● **WRITTEN EXERCISE**: Provide an exact reproduction of every entry.

● **RECORDED INFORMATION**:
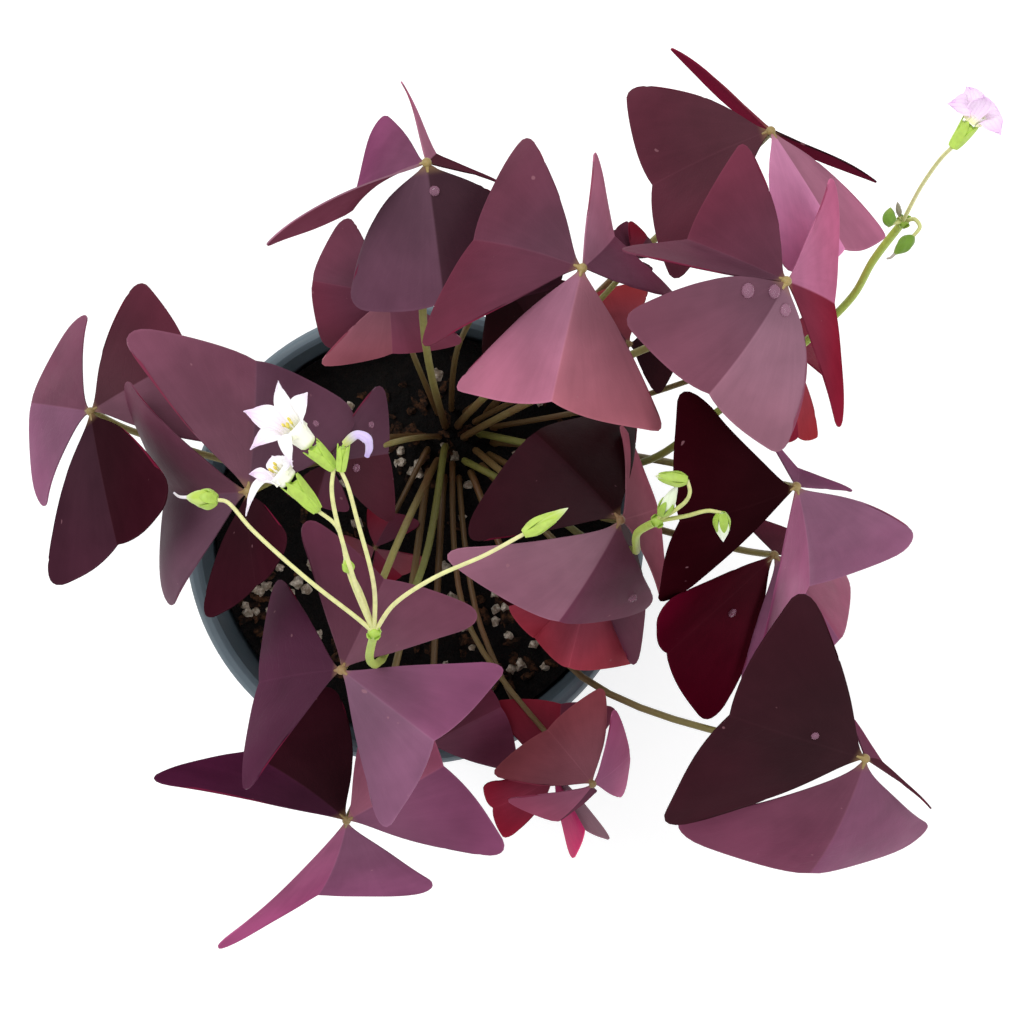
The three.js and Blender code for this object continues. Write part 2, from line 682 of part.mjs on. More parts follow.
// The flowers in bloom: the foot and the mouth of the tube with its radii there, and each petal's tip and
// full width. The petal nearest to the stalks curls back over the tube.
const COROLLAS = [
  {
    name: "corolla_front_upper", foot: [-10.8, 17.3, 229.7], mouth: [-14, 20.5, 231], narrow: 1.5, wide: 2.4,
    petals: [
      { tip: [-21, 16.5, 233], width: 3.2 },
      { tip: [-13.5, 13.5, 234], width: 2.4 },
      { tip: [-11, 26.5, 233], width: 3.4 },
      { tip: [-17, 29, 226], width: 3.2 },
      { tip: [-23, 23.5, 227], width: 4.8 },
    ],
  },
  {
    name: "corolla_front_lower", foot: [-15.3, 11.3, 222], mouth: [-17.5, 13, 222.5], narrow: 1.8, wide: 2.3,
    petals: [
      { tip: [-23.5, 5, 221], width: 1.4 },
      { tip: [-14.5, 14.8, 225], width: 2.6 },
      { tip: [-19, 15.8, 219], width: 3.4 },
      { tip: [-22.5, 12.5, 224], width: 2.6 },
      { tip: [-22, 10.5, 219], width: 2 },
    ],
  },
  {
    name: "corolla_far", foot: [102.2, 71.8, 240.2], mouth: [103, 73, 241.2], narrow: 1.4, wide: 1.8,
    petals: [
      { tip: [97.4, 74.2, 243], width: 3.8 },
      { tip: [102, 78.4, 237.5], width: 3.8 },
      { tip: [102.8, 74.9, 246], width: 3.8 },
      { tip: [107.9, 73.4, 237.5], width: 3.8 },
      { tip: [106.4, 69, 243], width: 3.8 },
    ],
  },
];
// A faded flower, rolled up to a soft string.
const SPENT = {
  name: "corolla_front_spent",
  radius: 0.8,
  steps: 6,
  points: [[-4.8, 17.6, 231.3], [-2.5, 19.2, 232], [-0.8, 18.4, 231.8], [-0.5, 17, 231], [-1, 15.5, 230]],
};

// ---------------------------------------------------------------- the whole plant

const plant = new THREE.Group();
const roots = [...LEAVES, ...UMBELS].map(({ root }) => rootOf(root));
for (const leaf of LEAVES) {
  plant.add(leafBlade(leaf), petiole(leaf));
}
for (const spec of UMBELS) {
  plant.add(umbel(spec));
}
for (const flower of COROLLAS) {
  plant.add(corolla(flower));
}
const spentPoints = SPENT.points.map((p) => point(...p));
plant.add(mesh(SPENT.name, stem(spentPoints, SPENT.radius, SPENT.steps), MATERIAL.petal));
plant.add(pot(), soil(roots));

export default plant;
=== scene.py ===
"""Looks of a potted purple shamrock: leaves, stems, flowers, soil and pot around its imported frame.

Lengths in the tables and in the dataclasses are millimetres, and angles are degrees, in the frame's own axes:
+Z up, with the origin at the centre of the pot's underside. Meshes are made in metres.
"""

import functools
import logging
import math
import random
from collections.abc import Callable, Sequence
from dataclasses import dataclass
from enum import Enum

import bpy
from mathutils import Matrix, Quaternion, Vector, noise


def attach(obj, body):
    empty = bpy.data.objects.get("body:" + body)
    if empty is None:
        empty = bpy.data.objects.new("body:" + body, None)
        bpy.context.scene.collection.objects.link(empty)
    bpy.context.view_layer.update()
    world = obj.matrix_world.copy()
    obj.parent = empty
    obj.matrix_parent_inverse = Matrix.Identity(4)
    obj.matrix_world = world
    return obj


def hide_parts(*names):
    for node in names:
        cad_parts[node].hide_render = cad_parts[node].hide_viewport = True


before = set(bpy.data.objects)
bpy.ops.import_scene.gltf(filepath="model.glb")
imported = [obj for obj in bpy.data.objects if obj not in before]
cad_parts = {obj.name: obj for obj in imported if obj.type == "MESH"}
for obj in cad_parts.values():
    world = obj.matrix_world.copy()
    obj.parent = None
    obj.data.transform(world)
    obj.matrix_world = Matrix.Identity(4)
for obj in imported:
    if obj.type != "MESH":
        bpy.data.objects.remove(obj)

MM = 0.001
BODY = "root"
UP = Vector((0.0, 0.0, 1.0))

Surface = Callable[[float, float], Vector]
Shape = Callable[[float, float], float]
Point = tuple[float, float, float]
Colour = tuple[float, float, float, float]
Range = tuple[float, float]
Inputs = dict[int | str, object]
Socket = bpy.types.NodeSocket

log = logging.getLogger("shamrock")


# ---------------------------------------------------------------------------------- colours


def paint(red: int, green: int, blue: int) -> Colour:
    """A colour for a shader, from its red, green and blue on screen.

    Args:
        red: Red, 0 to 255.
        green: Green, 0 to 255.
        blue: Blue, 0 to 255.

    Returns:
        The linear colour with full alpha.
    """
    linear = [((value / 255 + 0.055) / 1.055) ** 2.4 for value in (red, green, blue)]
    return (linear[0], linear[1], linear[2], 1.0)


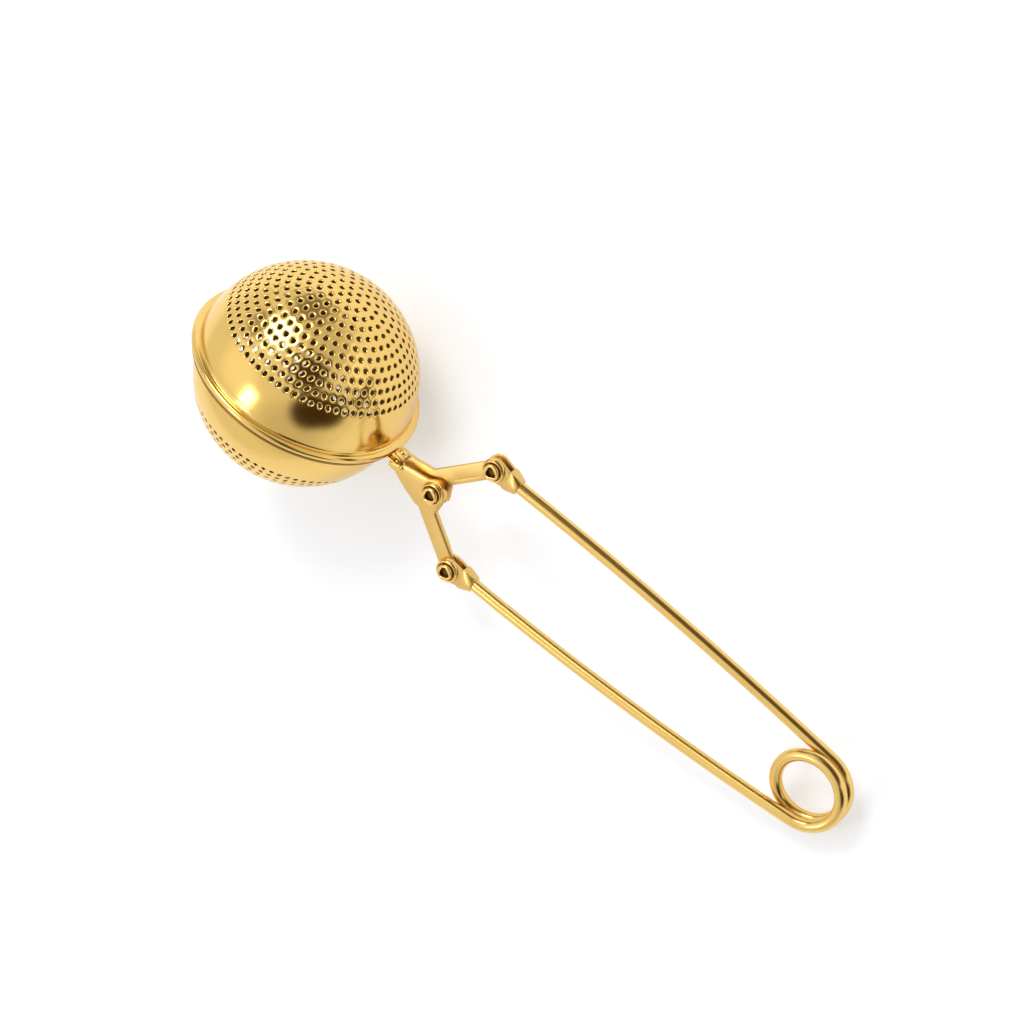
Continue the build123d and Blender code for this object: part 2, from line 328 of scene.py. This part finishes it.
# rims are (radius, height) rings from the band down; the band's rings are angles from the pole
bowl = {"wall": 0.42, "bandAngles": (70.5, 74, 77.5, 81, 84), "lugBevel": 0.12,
        "lug": [("box", (23.6, 0, 0.75), (3.0, 2.4, 0.5)), ("disc", (25.3, 0, 0.75), 1.2, 0.5, "Z")]}
bowl["upper"] = {
    "radius": 22.5, "rim": [(22.45, 1.95), (22.62, 1.66), (23.0, 1.66), (23.45, 1.68), (23.85, 1.47), (24.07, 1.12),
                            (24.08, 0.72), (23.86, 0.34), (23.45, 0.13), (23.0, 0.16), (22.68, 0.42)]}
bowl["lower"] = {
    "radius": 21.9, "rim": [(21.84, 1.55), (21.90, 1.05), (22.1, 0.72), (22.5, 0.61), (23.2, 0.6), (23.45, 0.58)]}
perforation = {"rings": 12, "step": 5.25, "lip": 0.84, "throat": 0.75, "bore": 0.66, "dip": 0.02, "drop": 0.09}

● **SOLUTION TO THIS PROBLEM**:
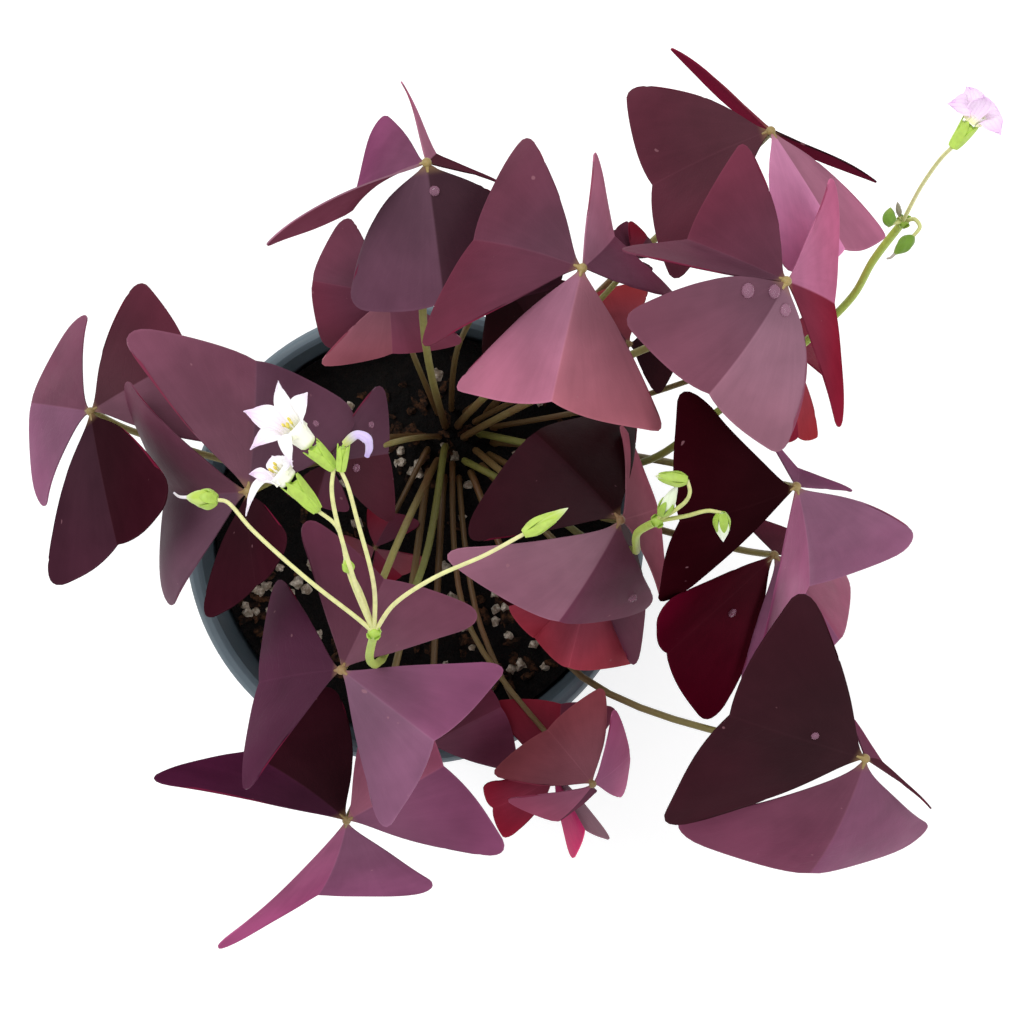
The three.js and Blender code for this object continues. Write part 2, from line 682 of part.mjs on. More parts follow.
// The flowers in bloom: the foot and the mouth of the tube with its radii there, and each petal's tip and
// full width. The petal nearest to the stalks curls back over the tube.
const COROLLAS = [
  {
    name: "corolla_front_upper", foot: [-10.8, 17.3, 229.7], mouth: [-14, 20.5, 231], narrow: 1.5, wide: 2.4,
    petals: [
      { tip: [-21, 16.5, 233], width: 3.2 },
      { tip: [-13.5, 13.5, 234], width: 2.4 },
      { tip: [-11, 26.5, 233], width: 3.4 },
      { tip: [-17, 29, 226], width: 3.2 },
      { tip: [-23, 23.5, 227], width: 4.8 },
    ],
  },
  {
    name: "corolla_front_lower", foot: [-15.3, 11.3, 222], mouth: [-17.5, 13, 222.5], narrow: 1.8, wide: 2.3,
    petals: [
      { tip: [-23.5, 5, 221], width: 1.4 },
      { tip: [-14.5, 14.8, 225], width: 2.6 },
      { tip: [-19, 15.8, 219], width: 3.4 },
      { tip: [-22.5, 12.5, 224], width: 2.6 },
      { tip: [-22, 10.5, 219], width: 2 },
    ],
  },
  {
    name: "corolla_far", foot: [102.2, 71.8, 240.2], mouth: [103, 73, 241.2], narrow: 1.4, wide: 1.8,
    petals: [
      { tip: [97.4, 74.2, 243], width: 3.8 },
      { tip: [102, 78.4, 237.5], width: 3.8 },
      { tip: [102.8, 74.9, 246], width: 3.8 },
      { tip: [107.9, 73.4, 237.5], width: 3.8 },
      { tip: [106.4, 69, 243], width: 3.8 },
    ],
  },
];
// A faded flower, rolled up to a soft string.
const SPENT = {
  name: "corolla_front_spent",
  radius: 0.8,
  steps: 6,
  points: [[-4.8, 17.6, 231.3], [-2.5, 19.2, 232], [-0.8, 18.4, 231.8], [-0.5, 17, 231], [-1, 15.5, 230]],
};

// ---------------------------------------------------------------- the whole plant

const plant = new THREE.Group();
const roots = [...LEAVES, ...UMBELS].map(({ root }) => rootOf(root));
for (const leaf of LEAVES) {
  plant.add(leafBlade(leaf), petiole(leaf));
}
for (const spec of UMBELS) {
  plant.add(umbel(spec));
}
for (const flower of COROLLAS) {
  plant.add(corolla(flower));
}
const spentPoints = SPENT.points.map((p) => point(...p));
plant.add(mesh(SPENT.name, stem(spentPoints, SPENT.radius, SPENT.steps), MATERIAL.petal));
plant.add(pot(), soil(roots));

export default plant;
=== scene.py ===
"""Looks of a potted purple shamrock: leaves, stems, flowers, soil and pot around its imported frame.

Lengths in the tables and in the dataclasses are millimetres, and angles are degrees, in the frame's own axes:
+Z up, with the origin at the centre of the pot's underside. Meshes are made in metres.
"""

import functools
import logging
import math
import random
from collections.abc import Callable, Sequence
from dataclasses import dataclass
from enum import Enum

import bpy
from mathutils import Matrix, Quaternion, Vector, noise


def attach(obj, body):
    empty = bpy.data.objects.get("body:" + body)
    if empty is None:
        empty = bpy.data.objects.new("body:" + body, None)
        bpy.context.scene.collection.objects.link(empty)
    bpy.context.view_layer.update()
    world = obj.matrix_world.copy()
    obj.parent = empty
    obj.matrix_parent_inverse = Matrix.Identity(4)
    obj.matrix_world = world
    return obj


def hide_parts(*names):
    for node in names:
        cad_parts[node].hide_render = cad_parts[node].hide_viewport = True


before = set(bpy.data.objects)
bpy.ops.import_scene.gltf(filepath="model.glb")
imported = [obj for obj in bpy.data.objects if obj not in before]
cad_parts = {obj.name: obj for obj in imported if obj.type == "MESH"}
for obj in cad_parts.values():
    world = obj.matrix_world.copy()
    obj.parent = None
    obj.data.transform(world)
    obj.matrix_world = Matrix.Identity(4)
for obj in imported:
    if obj.type != "MESH":
        bpy.data.objects.remove(obj)

MM = 0.001
BODY = "root"
UP = Vector((0.0, 0.0, 1.0))

Surface = Callable[[float, float], Vector]
Shape = Callable[[float, float], float]
Point = tuple[float, float, float]
Colour = tuple[float, float, float, float]
Range = tuple[float, float]
Inputs = dict[int | str, object]
Socket = bpy.types.NodeSocket

log = logging.getLogger("shamrock")


# ---------------------------------------------------------------------------------- colours


def paint(red: int, green: int, blue: int) -> Colour:
    """A colour for a shader, from its red, green and blue on screen.

    Args:
        red: Red, 0 to 255.
        green: Green, 0 to 255.
        blue: Blue, 0 to 255.

    Returns:
        The linear colour with full alpha.
    """
    linear = [((value / 255 + 0.055) / 1.055) ** 2.4 for value in (red, green, blue)]
    return (linear[0], linear[1], linear[2], 1.0)


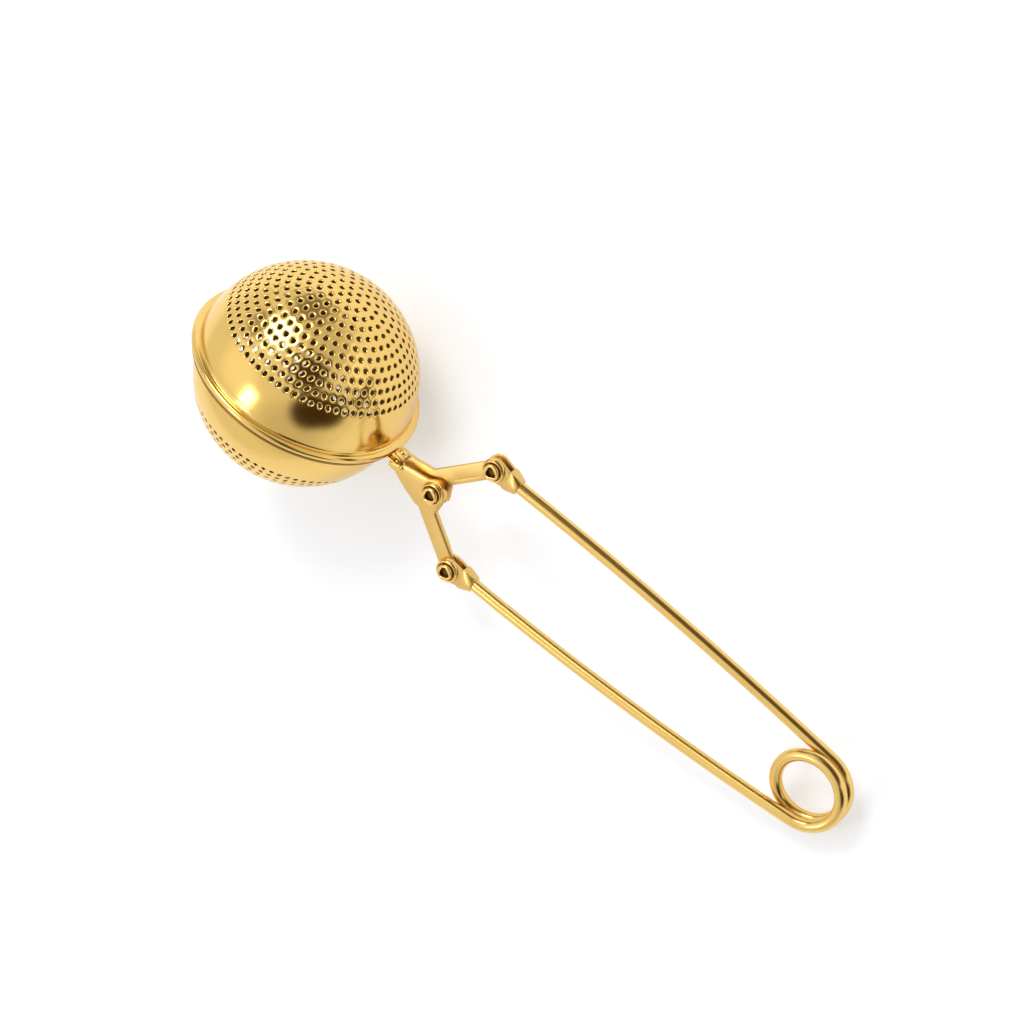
Continue the build123d and Blender code for this object: part 2, from line 328 of scene.py. This part finishes it.
# rims are (radius, height) rings from the band down; the band's rings are angles from the pole
bowl = {"wall": 0.42, "bandAngles": (70.5, 74, 77.5, 81, 84), "lugBevel": 0.12,
        "lug": [("box", (23.6, 0, 0.75), (3.0, 2.4, 0.5)), ("disc", (25.3, 0, 0.75), 1.2, 0.5, "Z")]}
bowl["upper"] = {
    "radius": 22.5, "rim": [(22.45, 1.95), (22.62, 1.66), (23.0, 1.66), (23.45, 1.68), (23.85, 1.47), (24.07, 1.12),
                            (24.08, 0.72), (23.86, 0.34), (23.45, 0.13), (23.0, 0.16), (22.68, 0.42)]}
bowl["lower"] = {
    "radius": 21.9, "rim": [(21.84, 1.55), (21.90, 1.05), (22.1, 0.72), (22.5, 0.61), (23.2, 0.6), (23.45, 0.58)]}
perforation = {"rings": 12, "step": 5.25, "lip": 0.84, "throat": 0.75, "bore": 0.66, "dip": 0.02, "drop": 0.09}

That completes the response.